The grist of the plot is the interactions between these four characters as they travel the inhospitable landscape to the mine that Cooper prays remains unmolested. Although the film owes an obvious debt to The Treasure of the Sierra Madre, it has an existential angst all of its own. The gritty desert landscape, the harsh and unforgiving sun, but also the purging rainfalls indicates the centrality that weather plays in the proceedings; this is brought vividly to life by the cinematography of Sergio D’Offizi. Overall the picture is very light on action, but when it does come, such as when the quartet faces an ambush at a deserted mission, it is efficient and assured.
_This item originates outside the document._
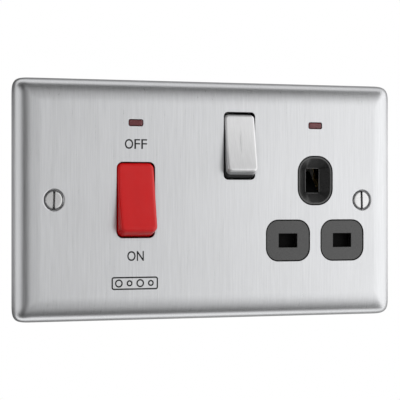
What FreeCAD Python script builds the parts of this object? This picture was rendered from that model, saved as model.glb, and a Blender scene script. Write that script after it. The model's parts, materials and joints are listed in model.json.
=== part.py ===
import FreeCAD, Part
import math
import os

import Sketcher

# Cooker control unit: a steel faceplate with a red double-pole cooker switch and a switched
# three-pin socket, two indicator lamps, and the moulded mechanism that sits in the wall box.
# +X is right, +Z is up and +Y goes into the wall, all as seen from the room. The origin is the
# centre of the faceplate's rear rim. All sizes are in millimetres and degrees.

SIZES = {
    # How far a cut runs past what it cuts, and a block into what it joins
    "cut_over": 1.0,
    "join_over": 0.5,
    # Faceplate
    "plate_wide": 148.0,
    "plate_high": 86.0,
    "plate_deep": 6.0,
    "sheet_thick": 1.0,
    "edge_run": 9.0,
    "rim_round": 4.0,
    "face_round": 1.5,
    # Fixing screws and the dimples that seat them
    "fixing_inset": 13.7,
    "dimple_radius": 4.2,
    "dimple_deep": 2.1,
    "fixing_hole": 1.7,
    "boss_wall": 1.0,
    "fixing_head": 3.3,
    "fixing_dome": 0.75,
    "dome_share": 0.62,
    "fixing_neck": 1.4,
    "neck_room": 0.5,
    "fixing_shank": 1.75,
    "fixing_reach": 19.0,
    "driver_slot": 1.0,
    "driver_deep": 0.8,
    # Cooker switch
    "cooker_inset": 44.2,
    "cooker_up": 0.0,
    "cooker_open_wide": 14.5,
    "cooker_open_high": 27.0,
    "cooker_open_round": 2.2,
    "cooker_face_half": 11.6,
    "cooker_face_out": 6.5,
    "pole_apart": 8.5,
    # Socket switch
    "switch_inward": 30.6,
    "switch_up": 19.7,
    "switch_open_wide": 12.3,
    "switch_open_high": 24.5,
    "switch_open_round": 1.6,
    "switch_face_half": 10.4,
    "switch_face_out": 6.2,
    "cap_thick": 0.9,
    "cap_skirt": 3.8,
    "cap_fit": 0.05,
    # What both rockers share
    "pivot_sunk": 4.0,
    "tilt": 10.0,
    "rocker_fit": 0.25,
    "end_fit": 0.1,
    "rocker_sag": 0.5,
    "rocker_wall": 1.6,
    "rocker_edge": 1.0,
    "end_out": 1.7,
    "rocker_back": 0.2,
    "trunnion_radius": 1.6,
    "trunnion_long": 2.2,
    "trunnion_fit": 0.05,
    "collar_gap": 0.1,
    "collar_wide": 2.0,
    "collar_wall": 1.4,
    "hole_over": 0.5,
    "cheek_half": 2.6,
    "cheek_back": 0.6,
    "stem_radius": 2.5,
    "stem_out": 4.2,
    # Sprung plungers in the rocker stems
    "plunger_radius": 1.5,
    "plunger_fit": 0.06,
    "plunger_reach": 8.3,
    "plunger_long": 6.4,
    "nose_radius": 0.6,
    "nose_long": 1.0,
    "coil_wire": 0.24,
    "coil_turns": 2.0,
    "coil_gap": 0.05,
    # Seesaw contacts
    "plunger_gap": 0.1,
    "contact_swing": 7.0,
    "contact_thick": 1.2,
    "contact_wide": 4.0,
    "contact_half": 7.6,
    "notch_half": 0.9,
    "knife_gap": 0.08,
    "knife_half": 1.0,
    "knife_taper": 1.4,
    "tip_radius": 1.2,
    "tip_out": 6.3,
    "moving_tip": 0.8,
    "contact_gap": 0.12,
    # Indicator lamps
    "lens_wide": 5.6,
    "lens_high": 2.6,
    "lens_round": 0.8,
    "lens_fit": 0.05,
    "lens_up": 27.5,
    "lens_flange": 0.8,
    "lens_lip": 0.7,
    "lamp_radius": 1.8,
    "lamp_seal": 1.2,
    "lamp_long": 8.4,
    "lamp_gap": 0.1,
    "lead_thick": 0.6,
    "resistor_radius": 1.2,
    "resistor_long": 6.0,
    # Socket
    "socket_inset": 33.0,
    "pin_apart": 22.2,
    "line_up": -14.9,
    "earth_up": 7.2,
    "line_pad_wide": 17.6,
    "line_pad_high": 15.1,
    "line_pad_round": 4.8,
    "earth_pad_wide": 14.1,
    "earth_pad_high": 18.0,
    "earth_pad_round": 6.0,
    "line_slot_wide": 7.6,
    "line_slot_high": 5.2,
    "earth_slot_wide": 5.4,
    "earth_slot_high": 9.0,
    "funnel_lip": 0.8,
    "funnel_deep": 2.5,
    "funnel_step": 0.2,
    "pad_fit": 0.1,
    "pad_sunk": 0.1,
    "pin_thick": 3.9,
    "clip_thick": 0.8,
    "line_clip_half": 3.2,
    "line_clip_front": 5.6,
    "line_clip_deep": 18.3,
    "earth_clip_half": 4.2,
    "earth_clip_front": 14.2,
    "earth_clip_deep": 23.3,
    "clip_room": 0.5,
    "well_wall": 1.3,
    # Safety shutter
    "shutter_gap": 0.2,
    "shutter_thick": 1.6,
    "shutter_overlap": 0.7,
    "shutter_end": 1.5,
    "limb_wide": 5.6,
    "ramp_low": 4.4,
    "ramp_run": 8.0,
    "ramp_thick": 2.24,
    "rail_wide": 1.2,
    "shutter_coil": 1.7,
    "shutter_wire": 0.3,
    "shutter_turns": 3.0,
    "coil_seat": 1.6,
    "coil_end_gap": 0.1,
    # Front moulding
    "mould_thick": 2.0,
    "cooker_room": 20.2,
    "socket_room": 21.0,
    "mould_high": 66.0,
    "mould_round": 3.0,
    "inner_round": 2.5,
    "wall_gap": 0.5,
    "swing_room": 0.4,
    "notch_radius": 6.2,
    # Housing
    "housing_wall": 1.8,
    "cavity_deep": 14.5,
    "floor_thick": 1.5,
    "chamber_deep": 11.0,
    "chamber_room": 7.7,
    "barrier_thick": 1.5,
    "barrier_long": 12.5,
    "barrier_root": 1.0,
    "post_radius": 3.0,
    "post_inward": 4.8,
    "post_shift": 2.5,
    "high_post_shift": 12.1,
    "high_post_up": 20.0,
    "pilot_radius": 1.1,
    "housing_screw_radius": 1.3,
    "housing_screw_head": 2.5,
    "housing_head_deep": 1.5,
    "housing_screw_long": 9.0,
    "screw_room": 0.4,
    # Terminals
    "block_wide": 9.0,
    "block_long": 10.0,
    "block_deep": 10.0,
    "wire_bore": 2.6,
    "bore_sunk": 3.6,
    "wire_slot": 6.4,
    "wall_room": 1.2,
    "neutral_shift": -6.7,
    "live_shift": 6.8,
    "earth_shift": 21.6,
    "clamp_radius": 2.1,
    "clamp_fit": 0.06,
    "clamp_proud": 1.0,
    "clamp_slot": 1.2,
    "clamp_above": 0.3,
    # Brass strips
    "strip_thick": 1.0,
    "strip_wide": 5.0,
    "link_wide": 3.6,
    "link_down": 10.0,
    "strip_clear": 1.0,
    "tab_long": 4.0,
    "tab_inward": 1.5,
    "tab_room": 0.3,
    "fixed_start": 4.2,
    "strip_lamp_end": 1.2,
    "drop_inward": 1.7,
    "earth_bar_thick": 1.2,
    "earth_bar_wide": 6.0,
    "earth_drop_wide": 4.0,
}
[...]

Often in these films any shortcomings are more than made up for by an outstanding soundtrack, but on this occasion the musical contribution of Carlo Rustichelli does little to complement the on screen action, or alleviate the leaden exposition; though at times it does give the film an epic grandeur far in excess of its simple premise. In lesser hands the material might have become a real trudge, a depressing odyssey of greed with only doom and disaster a possible outcome. But the lively performances, and the rigorous way in which the film sticks to its guns, so to speak, maintains a level of interest throughout.